Challenge: Each line should be copied exactly.

START Dataset entries

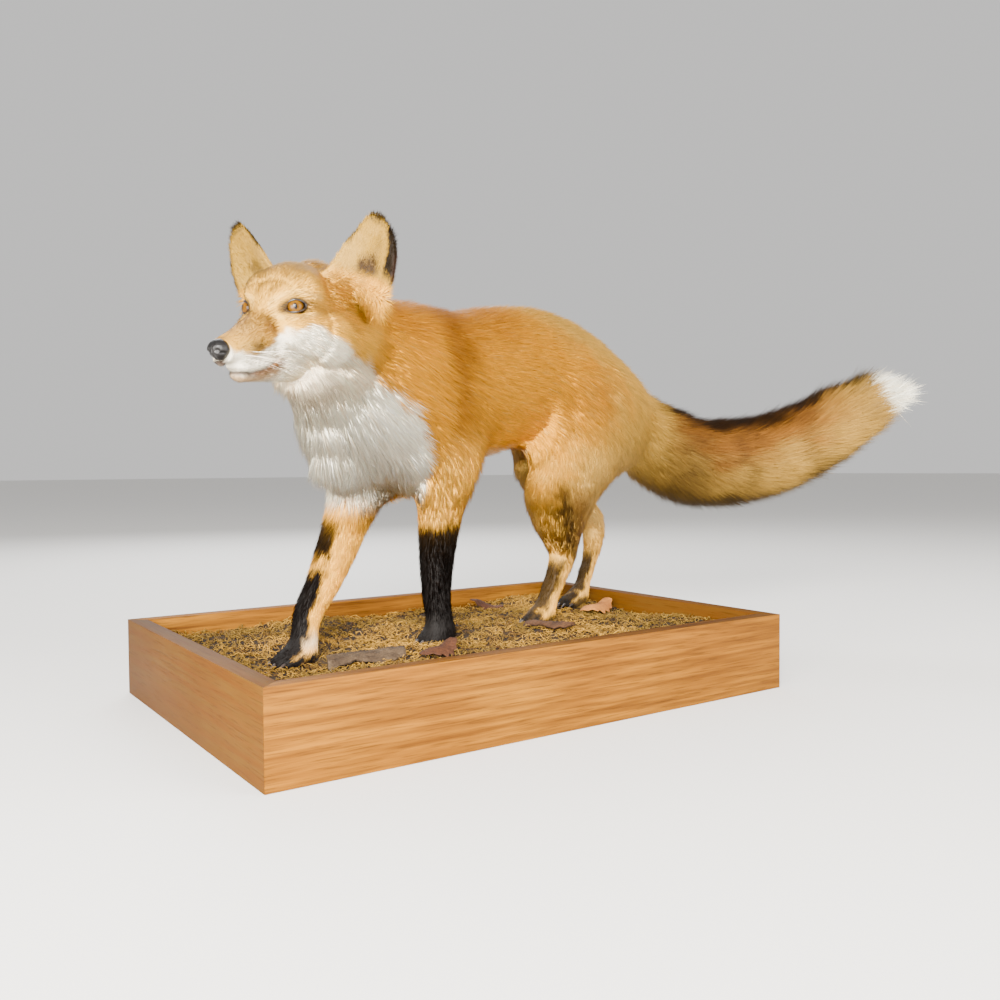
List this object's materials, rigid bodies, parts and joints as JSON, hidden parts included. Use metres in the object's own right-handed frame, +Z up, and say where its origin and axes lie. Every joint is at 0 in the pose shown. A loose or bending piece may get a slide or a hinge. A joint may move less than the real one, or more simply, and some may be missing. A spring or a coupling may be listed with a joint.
{
  "type": "taxidermy red fox on a tray base",
  "caption": "Standing stuffed red fox, head turned to its left and tail lifted, on an open oak tray base filled with moss, bark and leaves.",
  "frame": {"origin": "middle of the tray base's flat underside, on the surface that it stands on", "axes": "+X along the tray's long side, towards the fox's tail; +Y towards the tray's far side, which is the fox's right; +Z up"},
  "size_m": [1.0486, 0.444, 0.5227],
  "materials": {
    "oak": "honey-coloured satin varnish over open grain",
    "panel": "bare plywood, seen only from below",
    "moss": "dry curled moss, straw gold and olive",
    "bark": "weathered grey bark, rough",
    "leaf": "dry crumpled leaf, matt",
    "fur_tan": "short to medium fur, golden tan",
    "fur_orange": "medium fur, rust orange with pale under-coat",
    "fur_cream": "long soft fur, cream white",
    "fur_black": "short fur, brown black",
    "eye": "glass eye, amber iris with a slit pupil, wet gloss",
    "nose": "black nose leather, half gloss, pebbled"
  },
  "bodies": {
    "root": {"board_near": "oak", "board_tail_end": "oak", "board_far": "oak", "board_head_end": "oak", "deck": "panel", "moss_bed": "moss", "bark_near": "bark", "bark_mid": "bark", "leaf_near": "leaf", "leaf_mid": "leaf", "leaf_far": "leaf", "head": "fur_tan", "nose": "nose", "eye_left": "eye", "eye_right": "eye", "ear_left": "fur_black", "ear_right": "fur_black", "neck": "fur_orange", "trunk": "fur_orange", "leg_front_left": "fur_tan", "leg_front_right": "fur_tan", "leg_hind_left": "fur_orange", "leg_hind_right": "fur_orange", "paw_front_left": "fur_black", "paw_front_right": "fur_black", "paw_hind_left": "fur_black", "paw_hind_right": "fur_black", "tail_root": "fur_tan", "tail_middle": "fur_orange", "tail_tip": "fur_cream"}
  },
  "joints": []
}
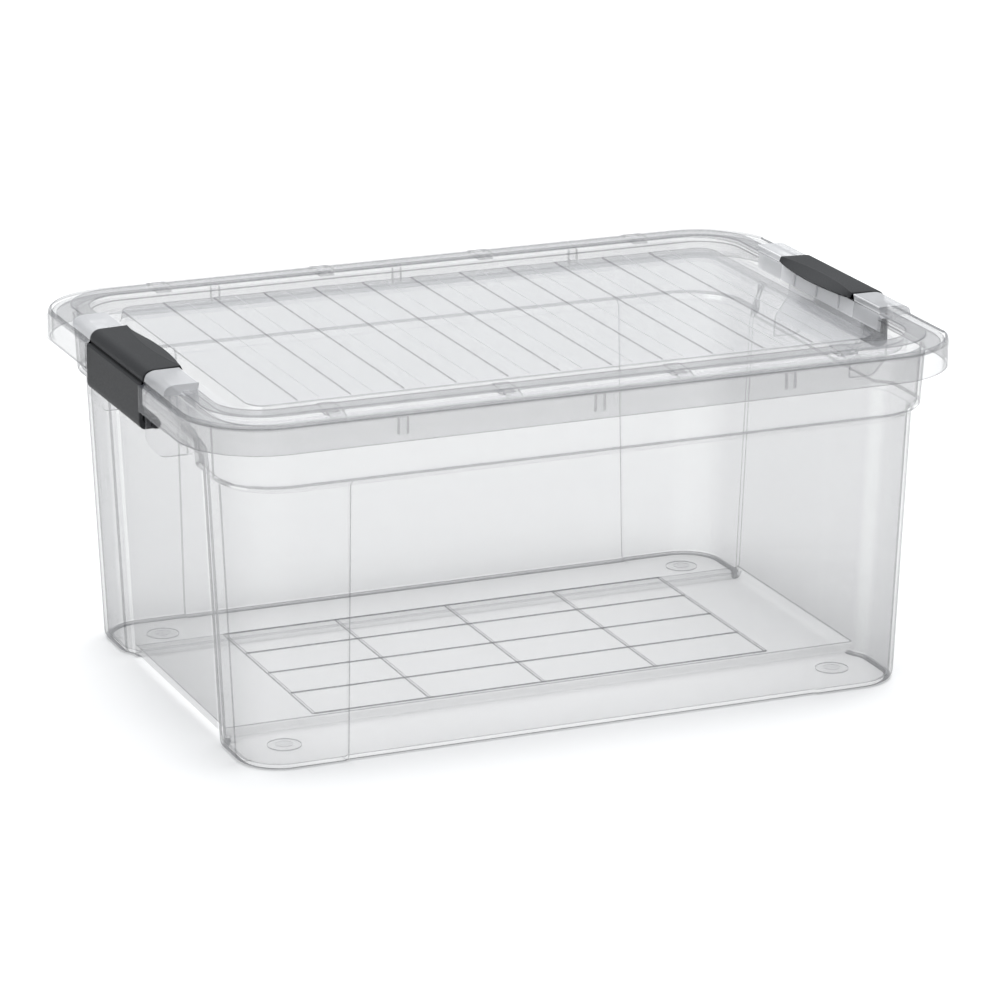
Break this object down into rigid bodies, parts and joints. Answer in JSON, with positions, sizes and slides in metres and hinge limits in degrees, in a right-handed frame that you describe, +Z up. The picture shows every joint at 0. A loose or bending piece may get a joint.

END Dataset entries

Answer for this exercise:
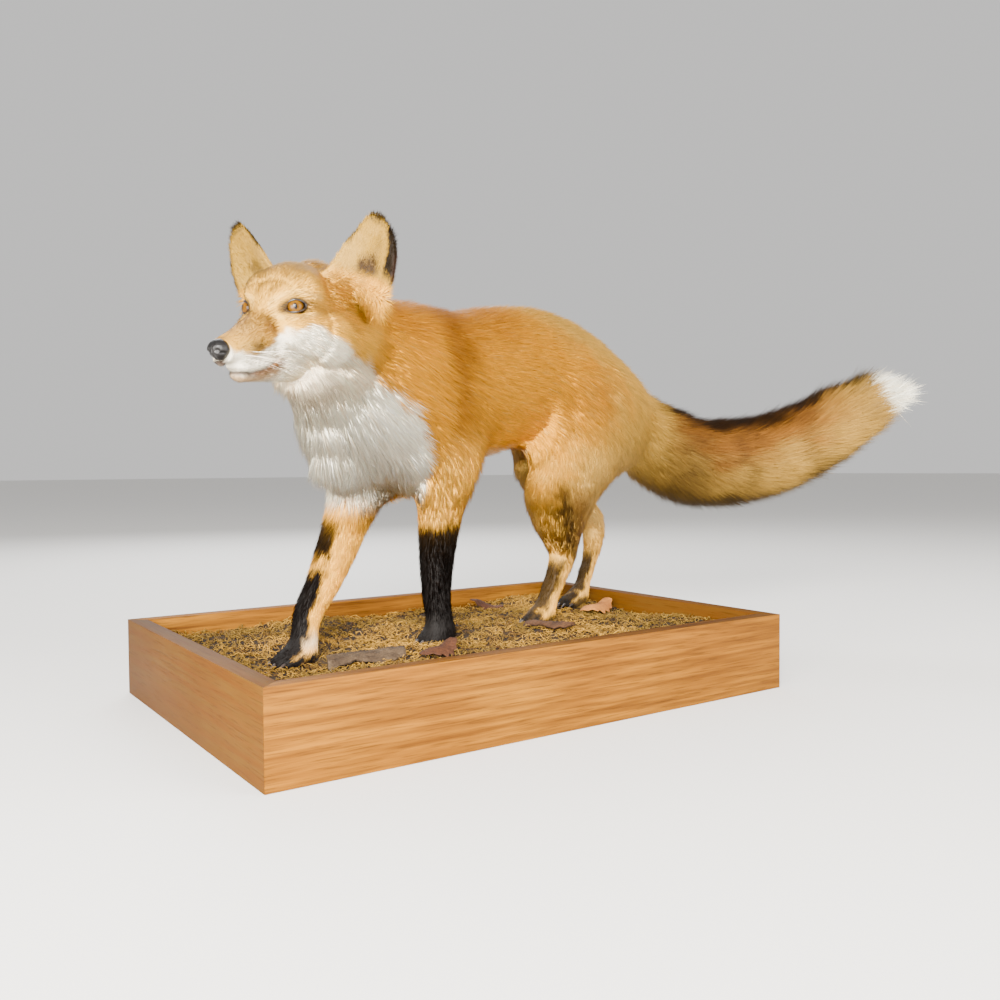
List this object's materials, rigid bodies, parts and joints as JSON, hidden parts included. Use metres in the object's own right-handed frame, +Z up, and say where its origin and axes lie. Every joint is at 0 in the pose shown. A loose or bending piece may get a slide or a hinge. A joint may move less than the real one, or more simply, and some may be missing. A spring or a coupling may be listed with a joint.
{
  "type": "taxidermy red fox on a tray base",
  "caption": "Standing stuffed red fox, head turned to its left and tail lifted, on an open oak tray base filled with moss, bark and leaves.",
  "frame": {"origin": "middle of the tray base's flat underside, on the surface that it stands on", "axes": "+X along the tray's long side, towards the fox's tail; +Y towards the tray's far side, which is the fox's right; +Z up"},
  "size_m": [1.0486, 0.444, 0.5227],
  "materials": {
    "oak": "honey-coloured satin varnish over open grain",
    "panel": "bare plywood, seen only from below",
    "moss": "dry curled moss, straw gold and olive",
    "bark": "weathered grey bark, rough",
    "leaf": "dry crumpled leaf, matt",
    "fur_tan": "short to medium fur, golden tan",
    "fur_orange": "medium fur, rust orange with pale under-coat",
    "fur_cream": "long soft fur, cream white",
    "fur_black": "short fur, brown black",
    "eye": "glass eye, amber iris with a slit pupil, wet gloss",
    "nose": "black nose leather, half gloss, pebbled"
  },
  "bodies": {
    "root": {"board_near": "oak", "board_tail_end": "oak", "board_far": "oak", "board_head_end": "oak", "deck": "panel", "moss_bed": "moss", "bark_near": "bark", "bark_mid": "bark", "leaf_near": "leaf", "leaf_mid": "leaf", "leaf_far": "leaf", "head": "fur_tan", "nose": "nose", "eye_left": "eye", "eye_right": "eye", "ear_left": "fur_black", "ear_right": "fur_black", "neck": "fur_orange", "trunk": "fur_orange", "leg_front_left": "fur_tan", "leg_front_right": "fur_tan", "leg_hind_left": "fur_orange", "leg_hind_right": "fur_orange", "paw_front_left": "fur_black", "paw_front_right": "fur_black", "paw_hind_left": "fur_black", "paw_hind_right": "fur_black", "tail_root": "fur_tan", "tail_middle": "fur_orange", "tail_tip": "fur_cream"}
  },
  "joints": []
}
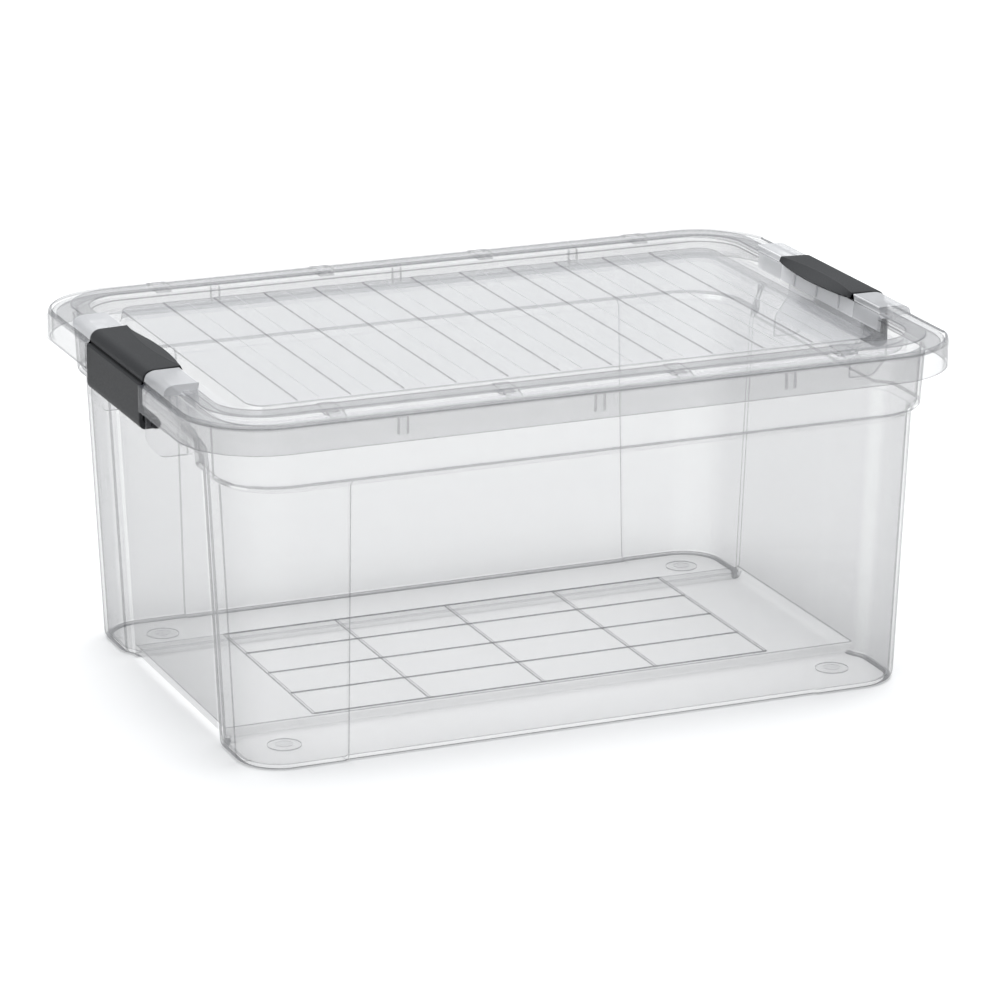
Break this object down into rigid bodies, parts and joints. Answer in JSON, with positions, sizes and slides in metres and hinge limits in degrees, in a right-handed frame that you describe, +Z up. The picture shows every joint at 0. A loose or bending piece may get a joint.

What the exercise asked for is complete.